DAILY (Closed Monday): Old Snake Eyes is back -- Lee Van Cleef, considerably more charismatic than his opposite number, takes on nameless Clint Eastwood (and shameless Klaus Kinski) in Sergio Leone's For a Few Dollars More (Italy, 1965), screening through Sept. 28 7:30, 9:45 p.m.
MECHANICS' INSTITUTE LIBRARY
57 Post (near Market), 393-0100 and www.milibrary.org for information; phone or e-mail email@example.com for reservations. $5. This cultural asset of long standing offers an autumn film series. Shown on projected video, with salon-style discussions to follow.

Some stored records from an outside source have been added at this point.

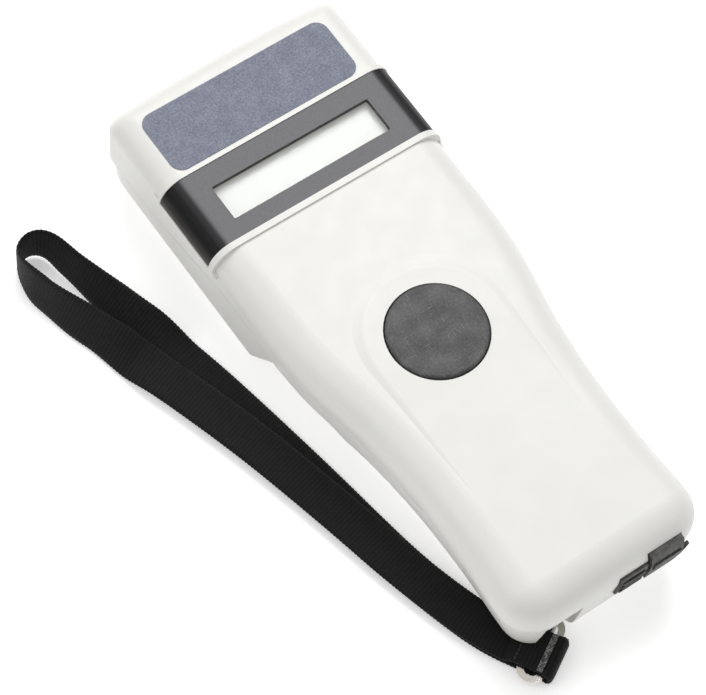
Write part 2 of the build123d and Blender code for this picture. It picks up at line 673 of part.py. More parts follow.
def lanyard_ring():
    """Oval split ring of flat wire in two turns."""
    place = at_fold(Pos(RING_FROM_FOLD, -RING_SHIFT, RING_Z) * Rot(0, 0, 90))
    wire = RING_WIRE[0]
    outside = SlotCenterToCenter(RING_STRAIGHT, 2 * RING_R + wire)
    inside = SlotCenterToCenter(RING_STRAIGHT, 2 * RING_R - wire)
    ring = extrude(place * (outside - inside), amount=RING_WIRE[1])
    split = place * Pos(0, RING_R, RING_WIRE[1] / 2) * Box(9.0, 3.0, 0.16)
    return ring - split


def data_socket():
    """Square data socket hung under the end of the board, with its contact tongue."""
    low = SOCKET_Z[0] - 0.7
    case = block((SOCKET_X[0] - 0.8, SOCKET_X[1] + 0.7), SOCKET_Y, (low, PCB_Z - 0.5))
    case = case + block((SOCKET_X[0] - 0.8, 15.9), SOCKET_Y, (PCB_Z - 1, PCB_Z))
    return case - block(SOCKET_X, (SOCKET_Y[0] - 1, SOCKET_Y[0] + 6.2), SOCKET_Z)


def cap_skin(x_low, x_high, z_high, proud):
    """Rubber skin that fills its part of the end recess and stands proud of the end wall."""
    return (body(-proud) & cap_zone(x_low, x_high, z_high, 0.2)) - body(CAP_DEPTH - 0.05)


def cap_ridge(x, z, proud):
    """Raised bar on the outside of the rubber, between ranges of x and z."""
    return (body(-proud - CAP_RIDGE) - body(0.2)) & block(x, (-100, -70), z)


def port_cap_anchor():
    """Fixed part of the rubber cap, with ridges and the pin that holds it in the end wall."""
    low_x, high_x = CAP_X[0], CAP_X[1] - 0.1
    skin = cap_skin(low_x, high_x, CAP_Z[1], CAP_PROUD[0])
    for z in ANCHOR_RIDGES:
        skin = skin + cap_ridge((low_x + 0.9, high_x - 0.9), (z, z + ANCHOR_RIDGE_HIGH), CAP_PROUD[0])
    return skin + end_pin(ANCHOR_AT, 1.4, -84, -81) + end_pin(ANCHOR_AT, 1.9, -81.3, -80.4)


def port_cap():
    """Hinged part of the rubber cap: skin, raised rib, pull tab and a short plug."""
    proud = CAP_PROUD[1]
    skin = cap_skin(CAP_X[1] + 0.1, CAP_X[2], CAP_Z[2], proud)
    rib = cap_ridge((CAP_X[1] + 1.2, CAP_X[2] - 1.0), (17.6, 20.4), proud)
    tab = (body(-proud - 0.2) - body(-0.32)) & block((CAP_X[2] - 2.5, CAP_X[2] + 2.2), (-100, -60), (14.4, 18.6))
    plug = block((SOCKET_X[0] + 1.0, SOCKET_X[1] - 1.4), (-84.5, -82.2), (SOCKET_Z[0] + 1, SOCKET_Z[1] - 1))
    return skin + rib + tab + plug


save(front_shell(), "front_shell")
save(rear_shell(), "rear_shell")
save(case_screws(), "case_screws")
save(rear_label(), "rear_label")
save(head_label(), "head_label")

save(display_bezel(), "display_bezel")
save(display_lens(), "display_lens")
save(lcd_frame(), "lcd_frame")
save(lcd_glass(), "lcd_glass")

save(scan_button(), "scan_button")
save(switch_plunger(), "switch_plunger")
save(tact_switch(), "tact_switch")

save(main_pcb(), "main_pcb")
save(pcb_screws(), "pcb_screws")
save(chip(0, 10, (10, 10, 1.3)), "processor_chip")
save(circuit_chips(), "circuit_chips")
save(buzzer(), "buzzer")
save(coil_former(), "coil_former")
save(antenna_coil(), "antenna_coil")

save(battery(), "battery")
save(battery_snap(), "battery_snap")
save(lead(-2.0), "lead_red")
save(lead(2.0), "lead_black")
save(battery_door(), "battery_door")
save(battery_foam(), "battery_foam")

save(data_socket(), "data_socket")
save(port_cap_anchor(), "port_cap_anchor")
save(port_cap(), "port_cap")

save(lanyard_bar(), "lanyard_bar")
save(lanyard_ring(), "lanyard_ring")
save(strap_end(), "strap_end")
save(strap_stitching(), "strap_stitching")
save(strap_near(), "strap_near")
save(strap_turn(), "strap_turn")
save(strap_far(), "strap_far")
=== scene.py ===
"""Hand-held pet microchip scanner with a wrist strap: looks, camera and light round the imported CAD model."""

import json
import math

import bmesh
import bpy
from mathutils import Matrix, Vector


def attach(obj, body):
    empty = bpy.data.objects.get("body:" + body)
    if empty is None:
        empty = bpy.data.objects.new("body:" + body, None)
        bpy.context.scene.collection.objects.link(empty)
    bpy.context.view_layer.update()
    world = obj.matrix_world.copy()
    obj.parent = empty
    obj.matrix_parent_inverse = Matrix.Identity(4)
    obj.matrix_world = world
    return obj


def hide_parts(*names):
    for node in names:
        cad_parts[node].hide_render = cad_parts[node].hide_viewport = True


MM = 0.001
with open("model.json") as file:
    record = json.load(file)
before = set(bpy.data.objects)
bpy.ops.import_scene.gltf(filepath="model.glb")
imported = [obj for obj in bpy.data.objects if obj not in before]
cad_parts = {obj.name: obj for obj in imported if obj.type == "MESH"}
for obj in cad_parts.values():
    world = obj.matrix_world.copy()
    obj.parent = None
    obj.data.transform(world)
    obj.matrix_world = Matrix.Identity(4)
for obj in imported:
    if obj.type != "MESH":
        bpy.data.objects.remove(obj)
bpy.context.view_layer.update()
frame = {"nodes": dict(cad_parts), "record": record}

# ------------------------------------------------------------------ strap sizes, in mm, as in the CAD model
WEB_WIDTH, WEB_THICK = 11.0, 1.2
FOLD, FOLD_HEADING = (-17.2, -89.2), 120.0
# Sewn end, in a frame that starts at the fold: (along, z) of the webbing's middle line, over the ring and back below
END_TOP = 4.1  # middle height of the layer over the ring
END_LINE = [(14.2, 2.45), (12.9, 2.3), (11.6, 3.1), (10.0, END_TOP), (5.0, END_TOP), (1.5, 4.2), (0.55, 3.4),
            (0.55, 1.4), (1.5, 0.75), (5.0, 0.75), (12.6, 0.8)]
ROLL_AT, ROLL_SWELL = 1.9, 0.35  # the thicker roll at the fold: how far it goes, and how much it swells
HIGHLIGHT_BAND_SPAN = (2.9, 4.4)  # pale strip before the roll, along from the fold: painted highlight and wear on the bulged webbing there
HIGHLIGHT_BAND_SIZE = (10.6, 0.35)
SEAM_AT, SEAM_Z = 10.2, 4.5  # row of stitches across the top layer
STITCHES = 9
STITCH_SIZE = (0.45, 0.8, 0.35)  # along, share of the step across, high
# Loop in plan: near strand from the sewn end, turn on its edge, far strand back
NEAR = [(-23.4, -78.5), (-26.2, -73.65), (-30.2, -62.9), (-34.7, -46.9), (-37.85, -32.3), (-41.3, -17.8),
        (-45.1, -2.8), (-49.2, 10.8), (-53.3, 23.3)]
TURN = [(-57.8, 35.2), (-61.9, 45.7), (-65.4, 54.4), (-68.2, 63.2), (-68.3, 72.0), (-63.6, 74.6),
        (-59.0, 72.1), (-57.4, 64.0), (-55.1, 55.2), (-52.5, 46.8), (-49.2, 35.5)]
TURN_Z = [2.4, 3.4, 4.9, 5.6, 6.1, 6.1, 6.1, 5.9, 5.3, 3.6, 0.9]
FAR = [(-45.9, 22.5), (-43.1, 8.5), (-40.5, -6.0), (-38.0, -20.5), (-35.9, -34.5), (-33.5, -48.6),
       (-29.8, -62.7), (-26.2, -73.65), (-23.4, -78.5)]
NEAR_Z, FAR_Z = 2.4, 0.8  # middle heights of the two strands
BACK_AT = 0.665  # share of the loop's length where the far strand starts
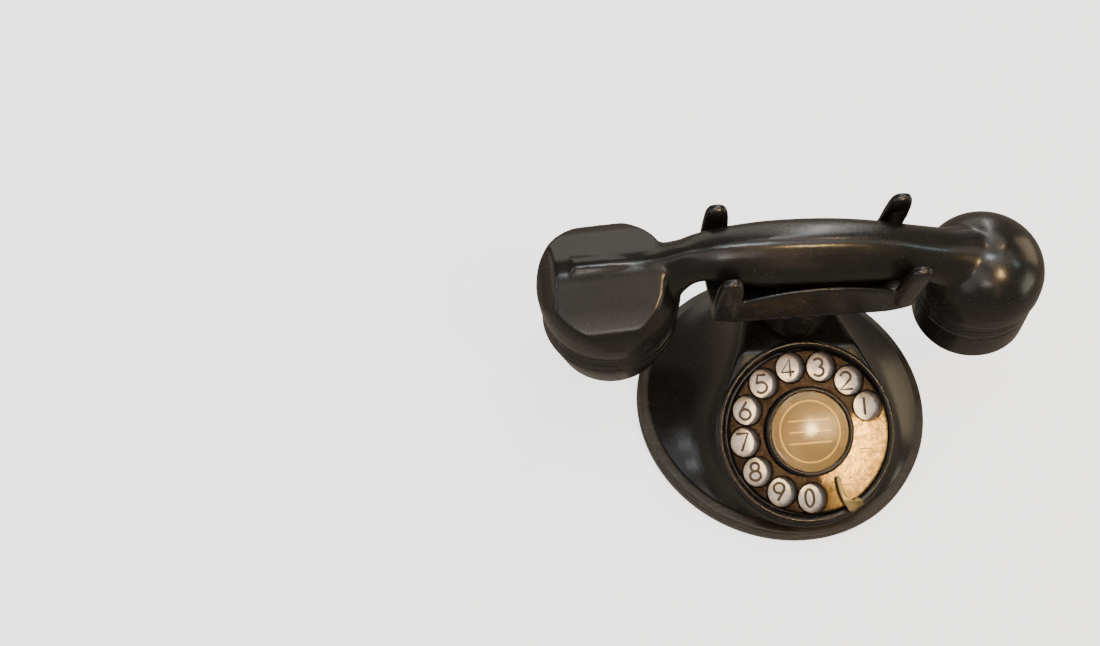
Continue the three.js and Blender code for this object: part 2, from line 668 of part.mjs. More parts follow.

FRIDAY (Sept. 12): A heist film with pretensions, Odds Against Tomorrow (Robert Wise, 1959) mixes in the racial debates of its era, personified by Harry Belafonte and bigot Robert Ryan. In person, guest speaker and noir specialist Eddie Muller 6:30 p.m.
Concert Hall, 5000 MacArthur Blvd., Oakland, (510) 464-4640. Free.
FRIDAY (Sept. 12): Berkeley artist Antero Alli's Under a Shipwrecked Moon (2003), about what happens when "the rituals of a self-made shamanic punk rocker lead him into the dreams of his Finnish grandfather who lies comatose and drifting through visions of his first love, a sorceress." Filmmaker in person 8 p.m.
MOVIE PALACE AUCTION SALES ROOM
2700 Saratoga (near West Red Line), Alameda, (510) 740-0220, www.auctionsbythebay.com. $7. Classic films in 35mm screen in a former U.S. Navy theater, the Alameda facilities of Auctions by the Bay.
FRIDAY (Sept. 12): Barry Levinson's Baltimore-bound Diner (1982), a thoughtful buddy film talkfest with Mickey Rourke, Paul Reiser, and Daniel Stern 7, 9:30 p.m.
SATURDAY (Sept. 13): Vincente Minnelli's brilliant visual comedy The Long Long Trailer (1953) packs Lucy, Desi, and about a hundred rocks into a bright yellow camper in one of the best comedies of its era 7, 9:30 p.m.
SUNDAY (Sept. 14): Pixar's fish tale Finding Nemo (Andrew Stanton, Lee Unkrich, 2003), scripted I would guess by a committee of single dads 4, 6, 8 p.m.